Further, the defense will request that the district attorney's
office supply records about a false DNA hit last year on Lukis Anderson, a former defendant in the 2012 death of Monte Sereno resident Raveesh Kumra.

Prosecutors arrested Anderson with four others on homicide charges in Kumra's death, based on evidence of Anderson's DNA found on Kurma's fingernail.

But charges were dropped against Anderson last year after prosecutors learned that his DNA was transferred to Kumra's fingernail by paramedics, who had used the same finger pulse reader on Anderson during an emergency call hours before assisting Kumra on Nov. 30, 2012.

Another member of Shirakawa's defense, Walnut Creek-based trial consultant Dr. Bryan Edelman, will seek to assess whether Shirakawa could receive a fair trial in Santa Clara County, according to Rorty.

Edelman has already reviewed local news stories that have resulted in "extensive pretrial publicity casting Mr. Shirakawa in a very negative light," Edelman wrote in a declaration for Rorty.

According to Rorty, Edelman's assessment would include a telephone survey of the local community to measure the effect of the publicity on potential trial jurors.

If the review showed the public is prejudiced against Shirakawa from media coverage, it would be used to support a motion for a change of venue to have him tried in a different county, according to Rorty.

The survey and analysis of the results would take at least 14 weeks before a motion for a venue change would be filed, according to Rorty.

Chase, the prosecutor in the Shirakawa case, said that a judge would consider Rorty's motion in deciding whether to begin Shirakawa's trial on April 1 or delay it.
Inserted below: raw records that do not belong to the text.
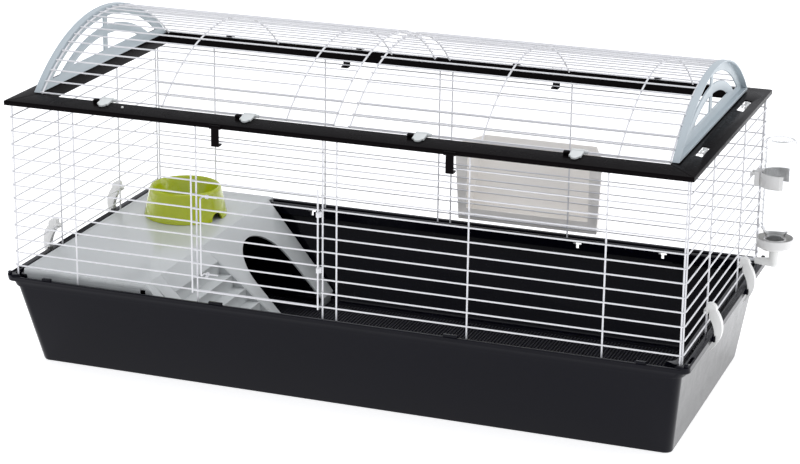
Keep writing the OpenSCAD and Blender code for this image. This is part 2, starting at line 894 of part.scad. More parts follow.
// The bottle hangs neck down, so its neck is at the bottom
module bottle() {
    shoulder = 18;
    color(clear) translate([bottle_at[0], bottle_at[1], bottle_z]) rotate_extrude($fn = 96) difference() {
        polygon([
            [0, -neck_h], [neck_r, -neck_h], [neck_r, 0], [bottle_r, shoulder],
            [bottle_r, bottle_h - 6], [bottle_r - 6, bottle_h], [0, bottle_h]
        ]);
        polygon([
            [0, -neck_h - 1], [neck_r - glass_t, -neck_h - 1], [neck_r - glass_t, 0],
            [bottle_r - glass_t, shoulder], [bottle_r - glass_t, bottle_h - 7],
            [bottle_r - 7, bottle_h - glass_t], [0, bottle_h - glass_t]
        ]);
    }
}

cap_r = 32;
cap_low = 222;
cap_h = 20;
seal_t = 2;

// A wide cup-shaped cap around the neck
module bottle_cap() {
    color(deck_grey) translate([bottle_at[0], bottle_at[1], cap_low]) rotate_extrude($fn = 96) polygon([
        [5, 0], [22, 0], [cap_r, 6], [cap_r, cap_h], [cap_r - 2, cap_h], [cap_r - 2, 7],
        [neck_r + 4, 5], [neck_r + 3, 5], [neck_r + 3, 18], [neck_r + 0.3, 18], [neck_r + 0.3, 3], [5, 3]
    ]);
}

module bottle_seal() {
    color("#e8e4dc") translate([bottle_at[0], bottle_at[1], cap_low + 3])
        difference() {
            cylinder(r = neck_r, h = seal_t, $fn = 96);
            translate([0, 0, -1]) cylinder(r = 7, h = seal_t + 2);
        }
}

tube_r = 4;
tube_bore = 3;
spout_r = 8.5;
spout_l = 44;

// A hollow elbow under the cap that points into the cage
module bottle_spout() {
    color(clip_white) translate([bottle_at[0], bottle_at[1], tube_z]) difference() {
        union() {
            cylinder(r = spout_r, h = cap_low - tube_z);
            sphere(spout_r);
            rotate([0, -90, 0]) cylinder(r1 = spout_r, r2 = tube_r + 1.5, h = spout_l - 12);
        }
        cylinder(r = 5, h = 40);
        rotate([0, -90, 0]) cylinder(r = tube_r, h = spout_l);
    }
}

tube_in = 12;
tube_end = 64;
turned_r = 2.15;

// Steel drinking tube with its lip turned in over the ball
module spout_tube() {
    tube_l = tube_end - tube_in;
    color(steel) translate([bottle_at[0], bottle_at[1], tube_z]) rotate([0, -90, 0])
        translate([0, 0, tube_in]) rotate_extrude() polygon([
            [tube_bore, 0], [tube_r, 0], [tube_r, tube_l - 2], [tube_r - 1.1, tube_l],
            [turned_r, tube_l - 0.4], [tube_bore, tube_l - 3]
        ]);
}

ball_r = 2.5;
ball_back = 2;

module spout_ball() {
    color(steel) translate([bottle_at[0] - tube_end + ball_back, bottle_at[1], tube_z]) sphere(ball_r);
}

// ---------------------------------------------------------------- nodes

tub();
corner_knobs();
wall_front();
wall_front_bridge();
wall_back();
wall_left();
wall_right();
front_rail();
back_rail();
left_rail();
right_rail();
end_plate_left();
end_plate_right();
roof_hoops_left();
roof_hoops_right();
roof_wires_left();
roof_wires_right();
roof_hinge_clips();
latch_sockets();
roof_latch_1();
roof_latch_2();
roof_latch_3();
roof_latch_4();
wall_clip_pins();
wall_clip_front_left();
wall_clip_front_right();
wall_clip_back_left();
wall_clip_back_right();
tub_clip_catches();
tub_clip_left_front();
tub_clip_left_back();
tub_clip_right_front();
tub_clip_right_back();
front_door();
door_bolt();
door_hinge_eyes();
platform();
food_bowl();
hay_rack();
bottle_holder();
bottle();
bottle_cap();
bottle_seal();
bottle_spout();
spout_tube();
spout_ball();
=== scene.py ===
"""The looks of a long indoor rabbit cage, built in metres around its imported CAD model."""
import json
import logging
import math
from dataclasses import dataclass, field
from enum import Enum
from typing import Iterable, Sequence

import bmesh
import bpy
from mathutils import Matrix, Vector

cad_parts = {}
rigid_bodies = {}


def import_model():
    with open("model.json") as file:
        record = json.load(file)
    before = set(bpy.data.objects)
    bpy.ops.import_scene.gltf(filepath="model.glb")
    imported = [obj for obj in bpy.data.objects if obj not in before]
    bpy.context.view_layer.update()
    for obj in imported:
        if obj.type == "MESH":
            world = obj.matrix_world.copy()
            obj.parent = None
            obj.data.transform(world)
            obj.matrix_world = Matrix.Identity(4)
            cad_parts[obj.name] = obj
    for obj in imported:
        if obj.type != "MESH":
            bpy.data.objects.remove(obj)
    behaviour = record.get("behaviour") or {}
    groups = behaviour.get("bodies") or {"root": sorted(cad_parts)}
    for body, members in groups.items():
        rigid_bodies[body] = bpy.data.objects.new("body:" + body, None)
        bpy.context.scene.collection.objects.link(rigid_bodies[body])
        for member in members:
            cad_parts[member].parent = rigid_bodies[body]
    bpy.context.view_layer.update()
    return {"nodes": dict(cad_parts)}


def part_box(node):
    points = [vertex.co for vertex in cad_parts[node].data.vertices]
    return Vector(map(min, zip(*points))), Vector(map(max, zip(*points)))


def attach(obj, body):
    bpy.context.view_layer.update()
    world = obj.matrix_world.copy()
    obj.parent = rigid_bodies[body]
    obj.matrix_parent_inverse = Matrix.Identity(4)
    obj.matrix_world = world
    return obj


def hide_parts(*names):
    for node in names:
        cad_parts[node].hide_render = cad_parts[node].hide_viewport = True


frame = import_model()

MM = 0.001
NOISE_LOW, NOISE_HIGH = 0.3, 0.7
CLOUD_TO_DRIFT = 6
WAVES_PER_METRE = 18.0
SKIN_DEPTH = 0.004
SHARP_EDGE = 40.0
ON_AXIS = 1e-9
BESIDE_CORNER = 4 * MM
BENT_WIRE = 1.3 * MM
LOG = logging.getLogger("rabbit_cage")
Point = tuple[float, float, float]
Pair = tuple[float, float]


# ------------------------------------------------------------------ finishes


class Slot(Enum):
    """The record's material slots."""

    TUB = "tub_black"
    RAIL = "rail_black"
    WIRE = "wire_white"
    PLATE = "plate_blue"
    DECK = "deck_grey"
    BOWL = "bowl_lime"
    RACK = "rack_beige"
    LATCH = "latch_grey"
    CLIP = "clip_white"
    STEEL = "steel"
    SEAL = "seal_rubber"
    BOTTLE = "bottle_clear"


class NodeBench:
    """Adds nodes to one material's tree and joins them."""

    def __init__(self, material: bpy.types.Material) -> None:
        """Start with an empty tree and one Principled shader."""
        material.use_nodes = True
        self.tree = material.node_tree
        self.tree.nodes.clear()
        self.out = self.add("ShaderNodeOutputMaterial")
        self.shader = self.add("ShaderNodeBsdfPrincipled")
        self.link(self.shader.outputs["BSDF"], self.out.inputs["Surface"])
        self.place = self.add("ShaderNodeTexCoord").outputs["Object"]

    def add(self, kind: str, **settings: object) -> bpy.types.Node:
        """Add a node of one kind and set its properties."""
        node = self.tree.nodes.new(kind)
        for key, value in settings.items():
            setattr(node, key, value)
        return node

    def link(self, source: bpy.types.NodeSocket, target: bpy.types.NodeSocket) -> None:
        """Join two sockets."""
        self.tree.links.new(source, target)

    def noise(self, scale: float, detail: float = 3.0, stretch: Point = (1, 1, 1)) -> bpy.types.NodeSocket:
        """A noise on Object coordinates.

        Args:
            scale: cells per metre.
            detail: octaves of the noise.
            stretch: factors on the three axes, for a drawn or brushed look.

        Returns:
            The noise's value socket.
        """
        mapping = self.add("ShaderNodeMapping")
        mapping.inputs["Scale"].default_value = stretch
        self.link(self.place, mapping.inputs["Vector"])
        noise = self.add("ShaderNodeTexNoise")
        noise.inputs["Scale"].default_value = scale
        noise.inputs["Detail"].default_value = detail
        self.link(mapping.outputs["Vector"], noise.inputs["Vector"])
        return noise.outputs["Fac"]

    def spread(self, value: bpy.types.NodeSocket, low: float, high: float) -> bpy.types.NodeSocket:
        """Map a noise's middle range onto low to high."""
        ranged = self.add("ShaderNodeMapRange")
        ranged.inputs["From Min"].default_value = NOISE_LOW
        ranged.inputs["From Max"].default_value = NOISE_HIGH
        ranged.inputs["To Min"].default_value = low
        ranged.inputs["To Max"].default_value = high
        self.link(value, ranged.inputs["Value"])
        return ranged.outputs["Result"]

    def bump(self, height: bpy.types.NodeSocket, distance: float, strength: float = 1.0) -> None:
        """Give the shader a bump; distance is in metres."""
        bump = self.add("ShaderNodeBump")
        bump.inputs["Distance"].default_value = distance
        bump.inputs["Strength"].default_value = strength
        self.link(height, bump.inputs["Height"])
        if self.shader.inputs["Normal"].is_linked:
            self.link(self.shader.inputs["Normal"].links[0].from_socket, bump.inputs["Normal"])
        self.link(bump.outputs["Normal"], self.shader.inputs["Normal"])


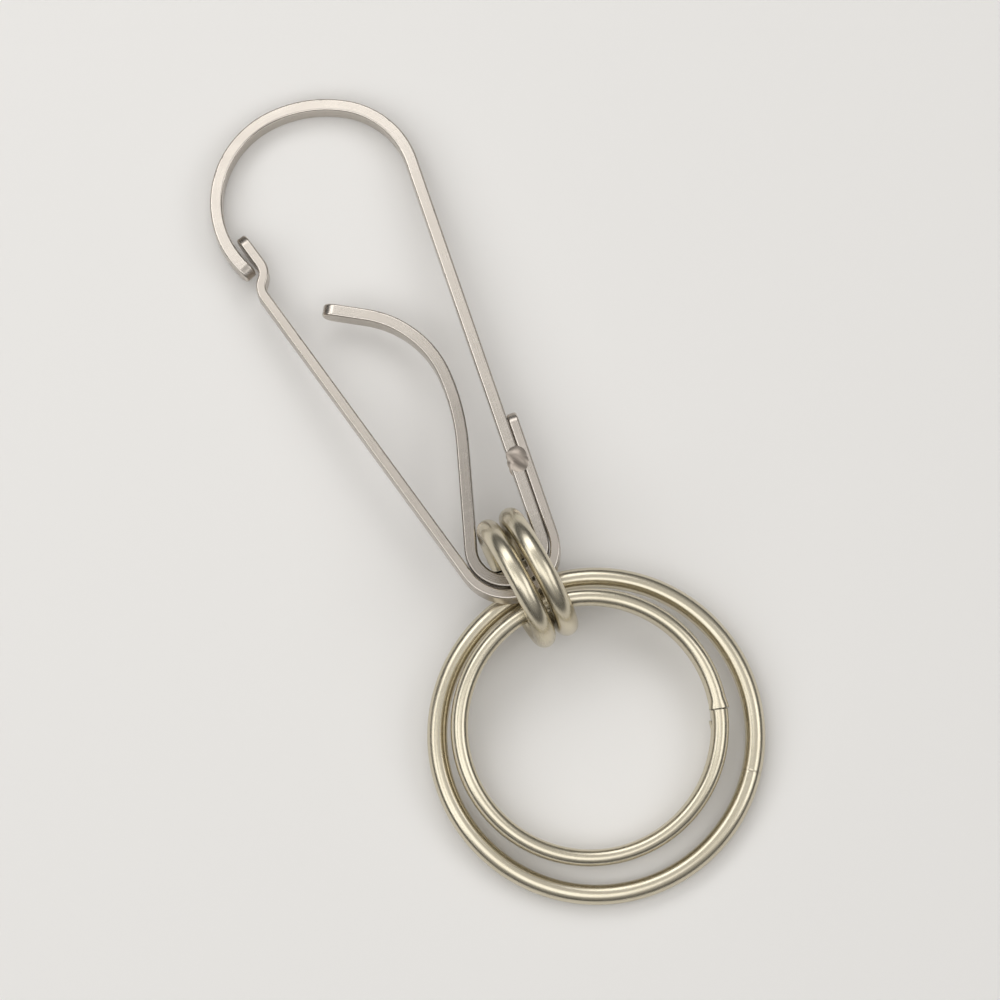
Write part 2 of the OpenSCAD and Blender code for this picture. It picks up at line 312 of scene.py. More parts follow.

The prosecution will be filing an answer to Rorty's motion, he said.

Chase argued in a court filing last November that Shirakawa's close relationship with Campos made Shirakawa's "motive to create or distribute these flyers...apparent."

Rorty, reached by phone, declined to comment on the case or his motion.

In his motion requesting more time to prepare a defense, Rorty stated that prosecutors had given him "over 3,000 pages of discovery, including 1,948 pages of bank records, over 250 pages related to forensic analysis, over 560 pages related to execution of search warrants, over 125 pages related to Xavier Campos' campaign financials, and dozens of records from other aspects of the investigation."

Also included as discovery in the case are "over 27 hours of audio interviews and over 4 hours of jail calls," Rorty stated.

Shirakawa will likely be released from jail sometime in May, after serving six months with one day of credit for each day he served taken off of his one-year sentence, Chase said.

Campos and Carrasco are running against each other in the June 3 primary in San Jose for the District 5 council seat with a third candidate, Aaron Resendez.